Thiago Guiselini: O foco da loja é Música Eletrônica, Brasileira, Afro, Disco, Funk, Soul, Jazz. Além disso, trabalhamos com World Music em geral, garimpadas pelo mundo afora. A busca por música brasileira pelos portugueses e europeus em geral é bem grande e, justamente por sermos brasileiros, focamos nisso nesse primeiro momento. Todo nosso esforço nesse começo é em descobrir preciosidades, coisas esquecidas, não lançadas, para atrair colecionadores em geral. Nossa ideia não é apresentar o que eles possuem acesso. É claro que em Lisboa é possível encontrar muitos discos locais de raiz, nas várias feiras de rua, sebos e lojas locais, Feira da Ladra é um grande exemplo. E sim, a influência da música negra é muito forte em Lisboa e mesmo assim ainda fico na dúvida se supera o consumo da música brasileira. A busca por coisas africanas que foram prensadas por lá com poucas unidades promocionais dos anos 70,80 também nos atrai bastante. Também existe uma cena Hip Hop independente com certa relevância na cidade. Indico um disco raro que acabamos de adquirir do Carlos Maria Trindade/Nuno Canavarro – Mr. Wollogallu, de 1991, um disco experimental e ambient bastante exótico.
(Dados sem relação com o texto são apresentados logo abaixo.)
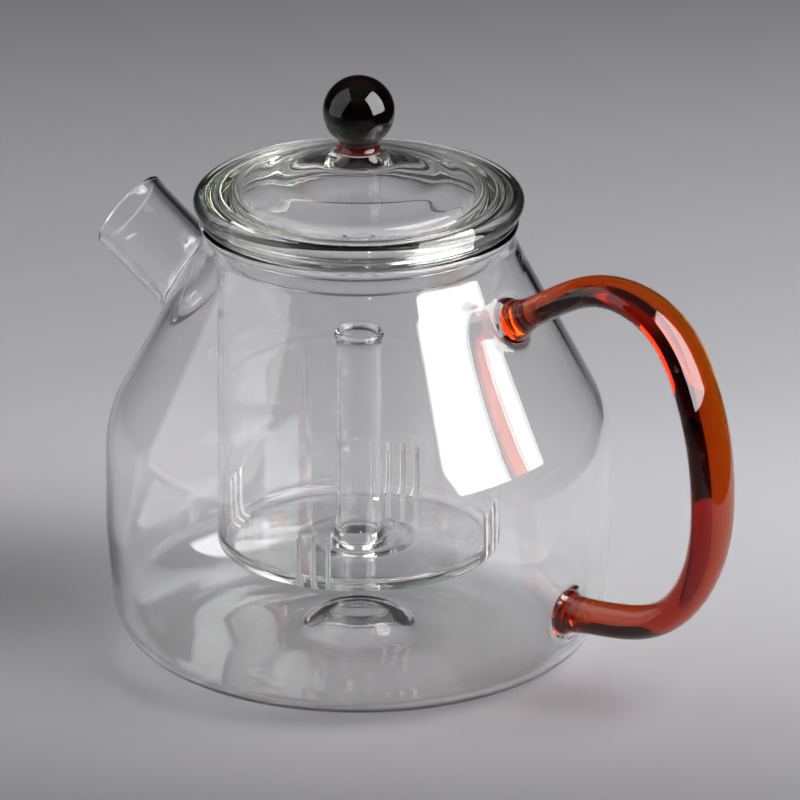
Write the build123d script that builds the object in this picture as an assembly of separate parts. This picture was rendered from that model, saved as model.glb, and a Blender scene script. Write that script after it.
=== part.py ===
from build123d import *
import os
from math import cos, exp, pi, radians, sin, sqrt

# Steaming teapot in borosilicate glass: pot, lift-out infuser with a centre chimney, domed lid.
# Millimetres. Origin at the centre of the standing plane, +Z up, handle towards +X, spout towards -X.

# pot
BODY_R = 70.1
HEEL_R = 67.0
NECK_R = 43.3
WALL = 2.0
WAIST_Z = 36.0
SHOULDER_Z = 66.0
NECK_Z = 118.5
RIM_Z = 124.4
RIM_BEAD = 1.4

# spout, measured along its own axis
SPOUT_R = 11.75
SPOUT_WALL = 1.9
SPOUT_MOUTH = (-75.8, 113.1)
SPOUT_RISE = 36.0
SPOUT_CUT_RISE = 32.0
SPOUT_LENGTH = 46.0
SPOUT_ROOT = 27.0
SPOUT_COLLAR_R = 15.4

# handle rod: centre line in the XZ plane and the arc radius at each inner point,
# then half width along Y and half thickness of its oval at the upper and the lower end
HANDLE_LINE = [(49.0, 104.4), (77.0, 121.7), (101.2, 117.8), (114.5, 84.0), (115.4, 46.0), (99.3, 23.8), (66.0, 22.4)]
HANDLE_ARCS = [20.0, 25.0, 78.0, 48.0, 23.0]
ROD_WIDE = (4.6, 5.4)
ROD_THICK = (4.1, 4.7)
GRIP_WIDER = 4.0
GRIP_THICKER = 0.2
UPPER_FLARE = 2.3
UPPER_FLARE_L = 5.0
LOWER_FLARE = 0.9
LOWER_FLARE_L = 6.0
WELD_R = 8.2
WELD_H = 1.5
UPPER_JOINT = (49.9, 105.2, 27.0)
LOWER_JOINT = (69.1, 22.3, -5.0)

# infuser
CUP_R = 39.1
CUP_WALL = 1.8
CUP_BOTTOM = 29.2
CUP_FLOOR = 2.0
FLANGE_R = 44.2
FLANGE_Z = 125.85
FLANGE_T = 2.0
SLIT_W = 0.6
SLIT_STEP = 6.4
SLIT_REACH = 34.2
SLIT_TOP = 44.3
SLIT_GROUPS = [-77.0, 13.0, 103.0, 193.0]
CHIMNEY_R = 6.4
CHIMNEY_WALL = 1.2
CHIMNEY_TOP = 91.3
CHIMNEY_LIP = 0.9
BOSS_R = 13.9
BOSS_TOP = 34.8

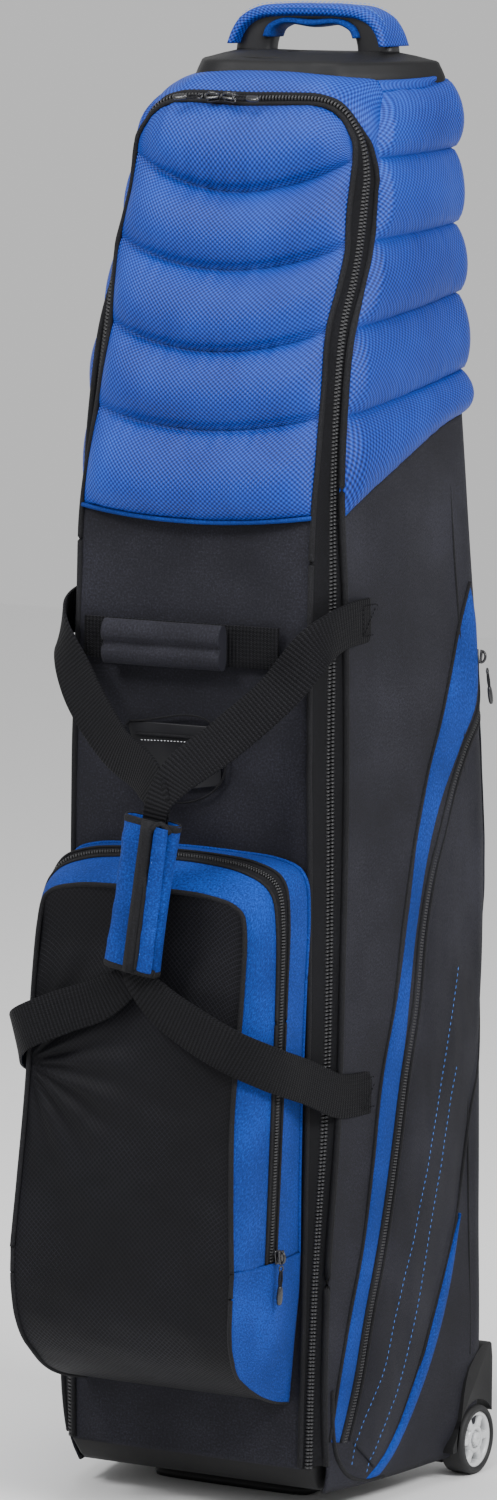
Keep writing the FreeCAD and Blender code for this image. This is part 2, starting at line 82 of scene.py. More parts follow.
def along(points, count, closed=False):
    """The points resampled evenly along a smooth line through them."""
    points = np.array(points, float)
    if closed:
        points = np.vstack([points, points[:1]])
    gaps = np.linalg.norm(np.diff(points, axis=0), axis=1)
    reach = np.concatenate([[0], np.cumsum(gaps)])
    fine = through(reach, points)(np.linspace(0, reach[-1], 40 * len(points)))
    gaps = np.linalg.norm(np.diff(fine, axis=0), axis=1)
    reach = np.concatenate([[0], np.cumsum(gaps)])
    places = np.linspace(0, reach[-1], count + 1)[:-1] if closed else np.linspace(0, reach[-1], count)
    return np.stack([np.interp(places, reach, fine[:, axis]) for axis in range(3)], axis=1)


def mirrored(right):
    """Right half of a loop, from its foot to the middle of its top, continued down the left side."""
    right = np.array(right, float)
    left = right[::-1][1:] * np.array([-1, 1, 1])
    return np.vstack([right, left])


def ripple(points, scale, seed):
    """Smooth noise from -1 to 1 at each point, over a length in millimetres."""
    flat = np.asarray(points, float).reshape(-1, 3) / scale
    shift = Vector((seed * 7.3, seed * 1.9, seed * 4.1))
    values = [noise.noise(Vector(point) + shift) for point in flat]
    return np.array(values).reshape(np.asarray(points).shape[:-1])


def normals_of(surface):
    """Unit normals of a grid of points."""
    down = np.gradient(surface, axis=0)
    over = np.gradient(surface, axis=1)
    normal = np.cross(over, down)
    return normal / np.maximum(np.linalg.norm(normal, axis=-1, keepdims=True), 1e-9)


# ---- pieces ----------------------------------------------------------------------------------------

def place_piece(piece, body, nodes=()):
    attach(piece, body)
    if nodes:
        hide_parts(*nodes)
    return piece


def mesh_piece(name, verts, faces, material, uvs=None):
    """Mesh object from points in millimetres, with fabric coordinates in metres."""
    mesh = bpy.data.meshes.new(name)
    mesh.from_pydata([tuple(np.asarray(point, float) * MM) for point in verts], [], faces)
    if uvs is not None:
        layer = mesh.uv_layers.new(name="cloth")
        for loop in mesh.loops:
            layer.data[loop.index].uv = uvs[loop.vertex_index]
    mesh.validate()
    for polygon in mesh.polygons:
        polygon.use_smooth = True
    piece = bpy.data.objects.new(name, mesh)
    bpy.context.collection.objects.link(piece)
    if material:
        mesh.materials.append(material)
    return piece


def grid_piece(name, surface, material, wrap=False, thick=1.2, outward=1):
    """Sheet through a grid of points; its fabric coordinates follow lengths along the surface."""
    rows, cols = surface.shape[:2]
    over = np.linalg.norm(np.diff(surface, axis=1), axis=2)
    across = np.concatenate([np.zeros((rows, 1)), np.cumsum(over, axis=1)], axis=1)
    across -= across[:, cols // 2][:, None]
    down = np.linalg.norm(np.diff(surface, axis=0), axis=2)
    length = np.concatenate([np.zeros((1, cols)), np.cumsum(down, axis=0)], axis=0)
    length = np.repeat(length.mean(axis=1)[:, None], cols, axis=1)
    uvs = np.stack([across * MM, length * MM], axis=-1).reshape(-1, 2)
    faces = []
    last = cols if wrap else cols - 1
    for row in range(rows - 1):
        for col in range(last):
            step = (col + 1) % cols
            corners = (row * cols + col, row * cols + step, (row + 1) * cols + step, (row + 1) * cols + col)
            faces.append(corners if outward > 0 else corners[::-1])
    piece = mesh_piece(name, surface.reshape(-1, 3), faces, material, uvs)
    if thick:
        shell = piece.modifiers.new("Thickness", "SOLIDIFY")
        shell.thickness = thick * MM
        shell.offset = -1
    return piece


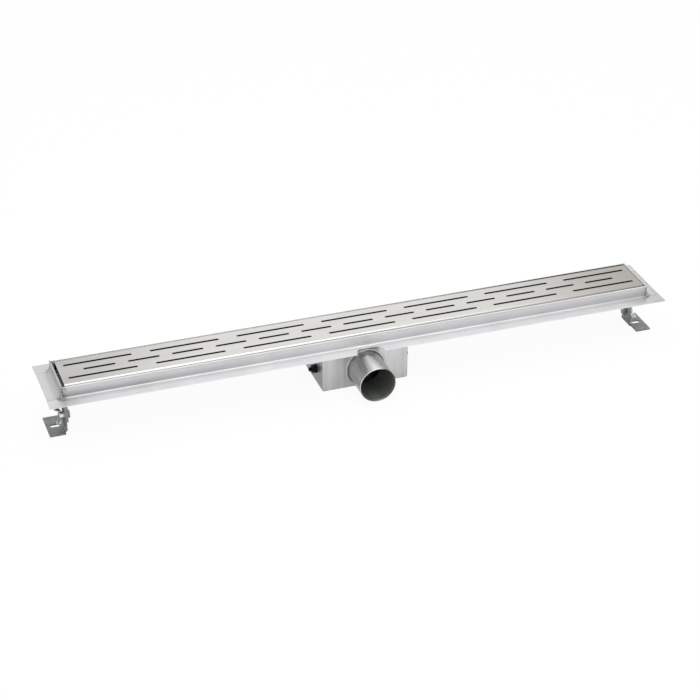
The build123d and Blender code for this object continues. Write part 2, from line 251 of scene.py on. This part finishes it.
def spatter(f):
    """Weld soot and spatter round the four upright corners, heaviest at the left end."""
    along = abs(f.x) - 414.5 * mm
    across = abs(f.y) - half_rim
    near = (along * along + across * across) ** 0.5
    spots = f.noise((620.0, 620.0, 620.0), 2.0, 0.5).between(0.50, 0.60)
    heavy = 0.25 + 0.75 * f.x.between(0.1, -0.1)
    return near.between(9.0 * mm, 4.0 * mm) * (0.10 + 0.90 * spots) * heavy


def rolled_channel():
    """Channel: mill finish with fine rolling lines. The front flange is matt and painted paler, as if lit
    from above, less so near the ends; the rim's wall gets painted shade towards its bend, more at the left;
    the bends and the hem top get painted highlights, brightest along the back except towards the right end;
    the trough walls just under the rim are painted dark as shade in the gaps, with a pale matt strip painted
    in near the top over all but the right part and a lighter matt patch lower at the left end to lighten the
    gaps; and there is weld soot round the corners."""
    f = Finish("rolled_channel")
    lines = f.noise((7.0, 900.0, 900.0), 2.0)
    clouds = f.noise((30.0, 34.0, 34.0), 3.0, 0.55)
    pits = f.noise((800.0, 800.0, 800.0), 2.0).between(0.68, 0.80)
    side = abs(f.y)
    along = abs(f.x).between(0.436, 0.36)
    left = f.x.between(-0.08, -0.42)
    far_right_shade = f.x.between(0.22, 0.41)
    front = f.y.between(0.0, -1.0 * mm)
    back_left_highlight = f.y.between(0.0, 1.0 * mm) * f.x.between(0.38, 0.16)
    flat = f.z.between(64.4 * mm, 63.6 * mm)
    flange = flat * front * (0.25 + 0.75 * along)
    outer = flat * side.between(45.0 * mm, 54.0 * mm)
    # Painted shade on the rim's wall towards its bend, stronger at the left end.
    low = f.z.between(75.5 * mm, 65.0 * mm) * f.z.between(64.2 * mm, 65.0 * mm)
    low = low * side.between(36.6 * mm, 36.75 * mm)
    # Painted highlight along the bend between wall and flange.
    bend = side.between(38.9 * mm, 37.9 * mm) * side.between(36.3 * mm, 36.6 * mm)
    bend = bend * f.z.between(65.0 * mm, 64.3 * mm)
    hem = f.z.between(78.0 * mm, 78.5 * mm)
    # Painted light: the front flange is painted paler, as if lit from above, fading near the ends.
    tone = f.mix((0.655, 0.655, 0.66), (0.85, 0.85, 0.87), flange)
    tone = f.mix(tone, grey(1.0), bend * (0.5 + 0.5 * along))
    # Painted highlight: the hem top is painted lighter, and near white along the back except towards the
    # right end.
    tone = f.mix(tone, grey(0.84), hem)
    tone = f.mix(tone, grey(1.0), hem * back_left_highlight)
    # Painted shade and light in the gaps beside the grate: the trough walls just under the rim are painted
    # dark, with a pale matt strip painted in near the top over all but the right part and a lighter matt
    # patch lower down at the left end, so that the gaps read lit.
    trough = side.between(34.95 * mm, 34.85 * mm) * f.z.between(58.4 * mm, 58.6 * mm)
    pale = trough * f.z.between(74.5 * mm, 76.0 * mm) * f.x.between(0.30, 0.10)
    painted_gap_light = trough * f.x.between(-0.385, -0.395) * f.z.between(76.0 * mm, 74.5 * mm)
    tone = f.mix(tone, (0.20, 0.195, 0.19), trough * f.z.between(77.0 * mm, 75.0 * mm))
    tone = f.mix(tone, (0.98, 0.97, 0.95), pale)
    tone = f.mix(tone, (0.55, 0.54, 0.52), painted_gap_light)
    matt = pale + painted_gap_light
    top_edge = front * f.z.between(76.5 * mm, 77.5 * mm) * f.z.between(78.6 * mm, 78.3 * mm)
    tip = front * side.between(56.15 * mm, 56.3 * mm)
    level = 0.91 + 0.10 * lines + 0.14 * (clouds - 0.5) - 0.10 * pits - low * (0.17 + 0.24 * left)
    # Painted shade: the front's right corner, the front bend and flange towards the right end, and the outer
    # half of the front flange are painted darker.
    level = level - 0.08 * top_edge + 0.10 * tip - 0.14 * front * f.x.between(0.406, 0.420)
    level = level - front * (0.03 + 0.02 * left + 0.07 * far_right_shade) * (bend + flange) - 0.04 * front * outer
    level = level + 0.03 * hem * back_left_highlight - 0.60 * spatter(f)
    roughness = 0.31 + 0.26 * flange + 0.10 * (clouds - 0.5) + 0.06 * lines - 0.08 * bend + 0.25 * matt
    relief = f.bump(lines - 0.5 * pits, 0.03 * mm, 0.45)
    return f.surface(f.shade(tone, level), roughness, relief, 1.0 - 0.85 * matt)


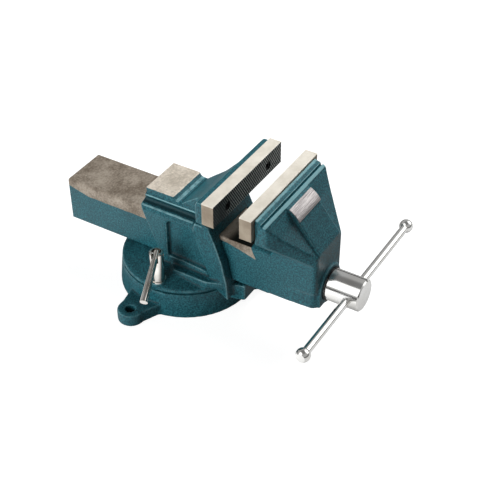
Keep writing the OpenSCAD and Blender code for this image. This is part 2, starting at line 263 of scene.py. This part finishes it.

Mb: De que jeito você imagina que os discos de vinil possam nutrir sentimentos analógicos em mentes digitais?

Thiago Guiselini: A música não deixa de ser um ritual, pegar um disco, tirar da capa, colocar no toca-discos e acertar a agulha na faixa não deixa de ser um ritual. O manuseio de um disco é muito mais prazeroso do que um simples play no YouTube, Spotify ou um mp3 qualquer. Nessa vida digital, tudo acaba meio automático, sem uma percepção intensa. Com o disco, você tem contato direto com a música, sem contar a qualidade do áudio, que é muito superior. A experiência muda, é muita mais harmonioso, sem compressão da gravação original, o som não soa metalizado como uma audição digital. Por incrível que pareça, muitas pessoas sentem falta desse contato, até mesmo quem nunca ouviu um disco, quando experimentam se surpreendem. Não é à toa que o mercado de venda de toca-discos aumentou de uns anos para cá.